When she was done he said.  "Well, I have good news and bad news.  The good news is that you could probably have all those pets, except for the green snake.  Green snakes are exceptionally difficult to care for.  It is nearly impossible to keep them happy.  The others, the fire belly toads, fire salamanders, house geckos, anoles, you could have.  But not in the same enclosure.  Look at all the animals here."  He made a grand sweep with his arm which encompassed bearded dragons, garter and corn snakes, several tarantulas and a huge tortoise that was continually ramming its head into the glass walls of its tank.  "Wouldn't it be easier for me if I kept them all in one big cage?  But they all have different needs, so I can't."

Clementine's lower lip was quivering.

"But you don't really need a whole tankful of pets," the wise, wise man said..  "You need one pet that you really love."

Clem bravely fought back tears.  "But the green snake was the one I cared the most about."

"Ok, so you like snakes?"

"Yes."  Sniff.

"You like to hold them?"


"Well, green snakes don't like to be held.  Corn snakes are a good snake.  Do you mind feeding mice to your snake?"

We looked at corn and garter snakes and after a little bit of discussion we ruled out snakes.

We moved on to geckos.  The man took out a leopard gecko.  Clem shook her head.

So he takes down a different box.  "Now this is going to be the next big thing in geckos.  These guys are from New Caledonia.  They were thought to be extinct."  And he lifts the cover on the cutest gecko you ever did see.  A crested gecko.  (Bred right in the store, whew!)

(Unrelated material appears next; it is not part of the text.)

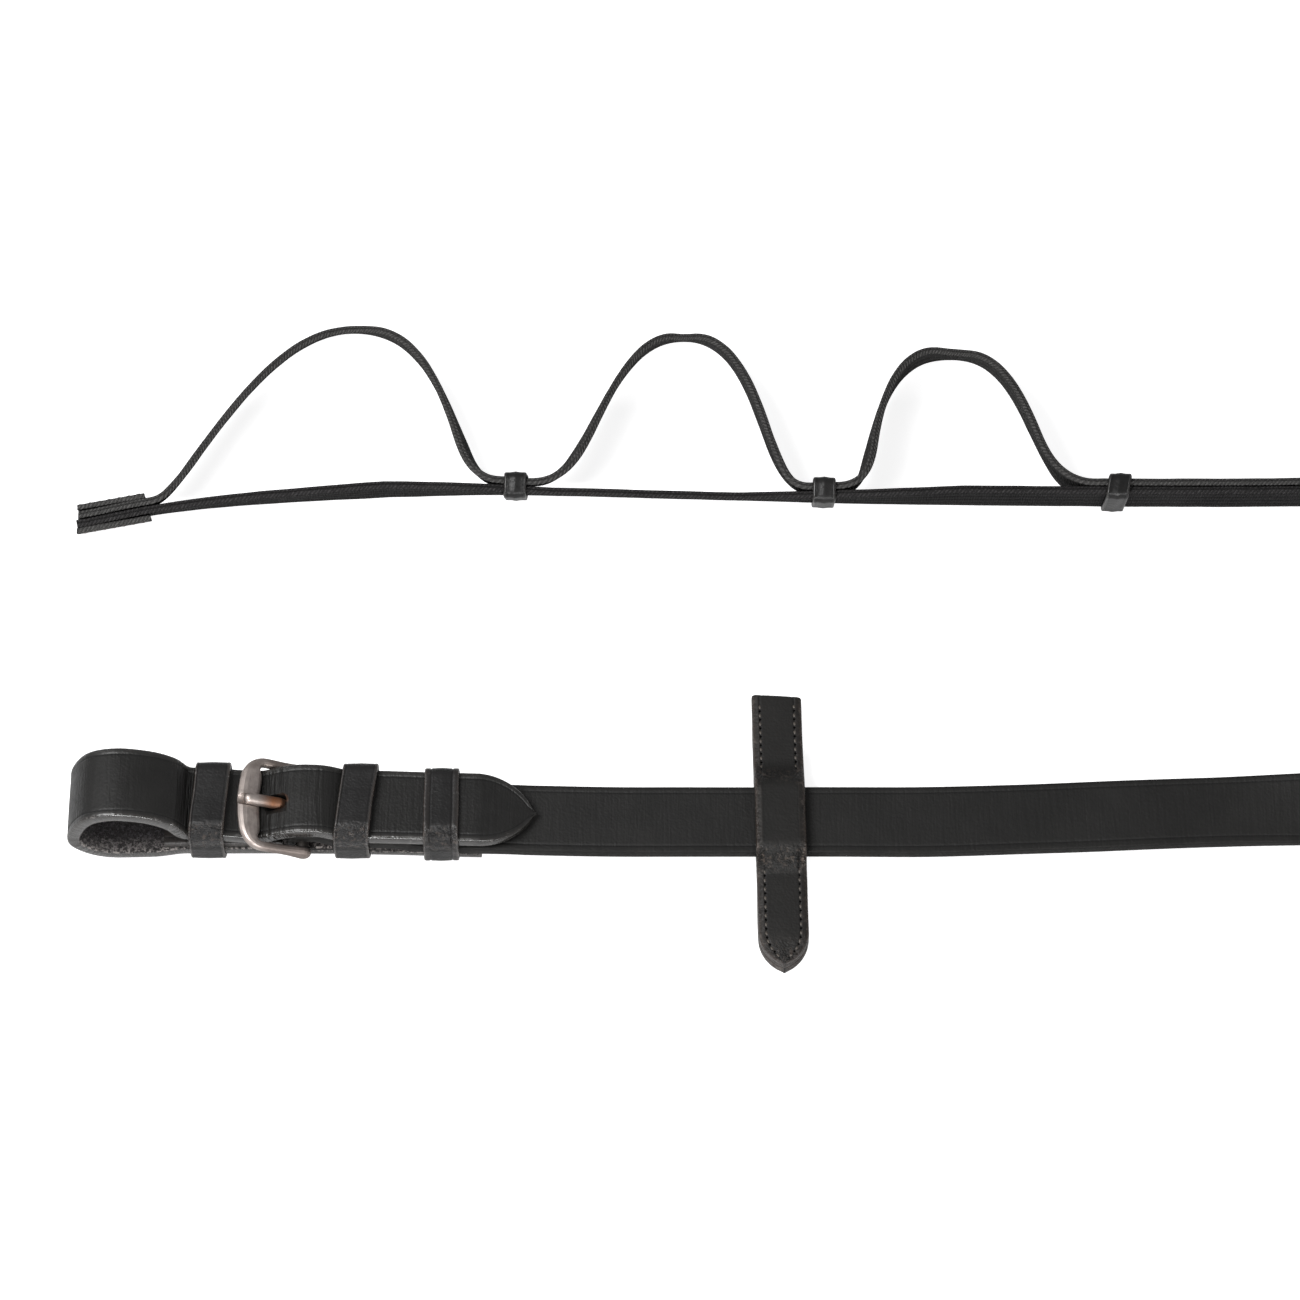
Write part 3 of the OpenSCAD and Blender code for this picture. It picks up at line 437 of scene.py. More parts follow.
def leather(name, base, worn, flesh, rim, rough=0.45, edge_rough=0.2, rust_at=None, line_bump=0.25):
    """Dyed bridle leather: cloudy colour, burnished edges painted lighter (part worn edge colour, part painted
    highlight) with painted glint specks, dark creases, fine grain and cross wrinkles.
    Point attributes steer it: edge, under, crease, polish, wrinkle and scuff."""
    m, t, bsdf = nodes_of(name)
    coord = node(t, "ShaderNodeTexCoord")
    obj, uv = coord.outputs["Object"], coord.outputs["UV"]
    edge, under, crease = attribute(t, "edge"), attribute(t, "under"), attribute(t, "crease")
    polish, wrinkle, scuff_and_glint = attribute(t, "polish"), attribute(t, "wrinkle"), attribute(t, "scuff_and_glint")
    cloud = noise_tex(t, obj, 70, 4, 0.6)
    blotch = noise_tex(t, obj, 300, 5, 0.65, 0.4)
    speck = noise_tex(t, obj, 1300, 3, 0.7)
    col = blend_rgb(t, ramp(t, cloud, 0.35, 0.7, 0.0, 0.5), base, worn)
    col = blend_rgb(t, ramp(t, blotch, 0.52, 0.74, 0.0, 0.35), col, worn)
    gloss_and_sheen = times(t, edge, polish)
    # Burnished edges painted lighter: part worn edge colour, part painted highlight
    col = blend_rgb(t, times(t, gloss_and_sheen, ramp(t, blotch, 0.32, 0.62, 0.3, 1.0)), col, rim)
    # Painted glints: light specks on the burnished edges
    glint_noise = noise_tex(t, obj, 800, 4, 0.75)
    col = blend_rgb(t, times(t, gloss_and_sheen, ramp(t, glint_noise, 0.58, 0.68, 0.0, 0.9)), col, GLINT_RGB)
    col = blend_rgb(t, times(t, crease, 0.6), col, CREASE_RGB)
    fibre = blend_rgb(t, ramp(t, speck, 0.48, 0.66, 0.0, 0.7), flesh, FIBRE_RGB)
    fibre = blend_rgb(t, times(t, edge, ramp(t, speck, 0.47, 0.58, 0.0, 1.0)), fibre, FRAY_RGB)
    col = blend_rgb(t, under, col, fibre)
    # Light specks where rubbed: part real wear, part painted glints
    col = blend_rgb(t, times(t, scuff_and_glint, ramp(t, glint_noise, 0.52, 0.62, 0.0, 0.8)), col, SCUFF_GLINT_RGB)
    if rust_at is not None:
        rust = times(t, near_point(t, obj, rust_at, (1.2, 2.6)), ramp(t, blotch, 0.36, 0.6, 0.0, 0.85))
        col = blend_rgb(t, rust, col, RUST_RGB)
    t.links.new(col, bsdf.inputs["Base Color"])
    dull = left_of(t, polish)
    r = ramp(t, blotch, 0.3, 0.75, rough + 0.07, rough - 0.08)
    r = maths(t, "ADD", r, times(t, under, 0.3))
    r = maths(t, "ADD", r, times(t, dull, 0.12))
    r = blend(t, gloss_and_sheen, r, edge_rough)
    t.links.new(blend(t, scuff_and_glint, r, 0.25), bsdf.inputs["Roughness"])
    gloss = blend(t, times(t, edge, dull), blend(t, gloss_and_sheen, 0.25, 0.75), 0.08)
    t.links.new(gloss, bsdf.inputs["Specular IOR Level"])
    pores = node(t, "ShaderNodeTexVoronoi", {"Vector": obj, "Scale": 1700.0}, feature="SMOOTH_F1")
    lines = noise_tex(t, stretched(t, uv, (1.0, 0.10, 1.0)), 1700, 3, 0.6, 0.25)
    folds = noise_tex(t, stretched(t, uv, (1.0, 0.07, 1.0)), 900, 2, 0.5, 0.5)
    along = noise_tex(t, stretched(t, uv, (0.05, 1.0, 1.0)), 1100, 2, 0.6)
    plain = left_of(t, times(t, gloss_and_sheen, 0.85))
    h = bump(t, times(t, noise_tex(t, obj, 1100, 3, 0.6), plain), 0.35, 0.00025)
    h = bump(t, times(t, pores.outputs["Distance"], plain), 0.25, 0.0002, h)
    h = bump(t, times(t, lines, left_of(t, under)), line_bump, 0.0002, h)
    h = bump(t, times(t, along, edge), 0.3, 0.0002, h)
    h = bump(t, times(t, folds, wrinkle), 1.0, 0.0022, h)
    h = bump(t, times(t, blotch, gloss_and_sheen), 0.5, 0.0003, h)
    h = bump(t, times(t, noise_tex(t, obj, 500, 4, 0.7), scuff_and_glint), 1.0, 0.0030, h)
    h = bump(t, times(t, noise_tex(t, obj, 900, 4, 0.8), under), 1.0, 0.0012, h)
    t.links.new(h, bsdf.inputs["Normal"])
    return m


def webbing(name, base, light):
    """Woven cotton: ribbed faces crossed by the weft, with painted shade in the rib grooves, and braided
    selvedges painted lighter as a painted highlight.
    """
    m, t, bsdf = nodes_of(name)
    coord = node(t, "ShaderNodeTexCoord")
    obj, uv = coord.outputs["Object"], coord.outputs["UV"]
    edge, groove = attribute(t, "edge"), attribute(t, "crease")
    cloud = noise_tex(t, obj, 60, 3)
    speck = noise_tex(t, obj, 1700, 3, 0.7)
    twist = {"Vector": uv, "Scale": 628 / TWIST_PITCH, "Distortion": 2.5, "Detail": 2.0, "Detail Scale": 0.8}
    twist = node(t, "ShaderNodeTexWave", twist, bands_direction="DIAGONAL").outputs["Fac"]
    weft = {"Vector": uv, "Scale": 314 / WEFT_PITCH, "Distortion": 1.0}
    weft = node(t, "ShaderNodeTexWave", weft, bands_direction="X").outputs["Fac"]
    # On the selvedges the braid pattern is painted light, as painted highlights
    pattern = maths(t, "ADD", times(t, twist, edge), times(t, times(t, weft, 0.4), left_of(t, edge)))
    col = blend_rgb(t, times(t, pattern, ramp(t, speck, 0.38, 0.60, 0.1, 1.0)), base, light)
    # Painted highlight: the selvedges lighter overall
    col = blend_rgb(t, times(t, edge, 0.25), col, light)
    # Painted shade in the grooves between the ribs
    col = blend_rgb(t, times(t, groove, 0.8), col, GROOVE_SHADE_RGB)
    col = blend_rgb(t, ramp(t, cloud, 0.35, 0.7, 0.0, 0.15), col, light)
    t.links.new(col, bsdf.inputs["Base Color"])
    bsdf.inputs["Roughness"].default_value = 0.8
    bsdf.inputs["Specular IOR Level"].default_value = 0.12
    h = bump(t, speck, 0.6, 0.0003)
    h = bump(t, pattern, 0.8, 0.0004, h)
    t.links.new(h, bsdf.inputs["Normal"])
    return m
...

It was love at first sight.

And he tells us this little guy needs a little tank his size.  Clementine opens the wooden chest that contains her life savings.  Bills come flying out. The man hands us over to Sasha, who will, "get us everything we need for the gecko," and, he (half) jokes "take every cent in that little box."

So we took home Dragon.

He was just the right size for Clem's heart and for mine.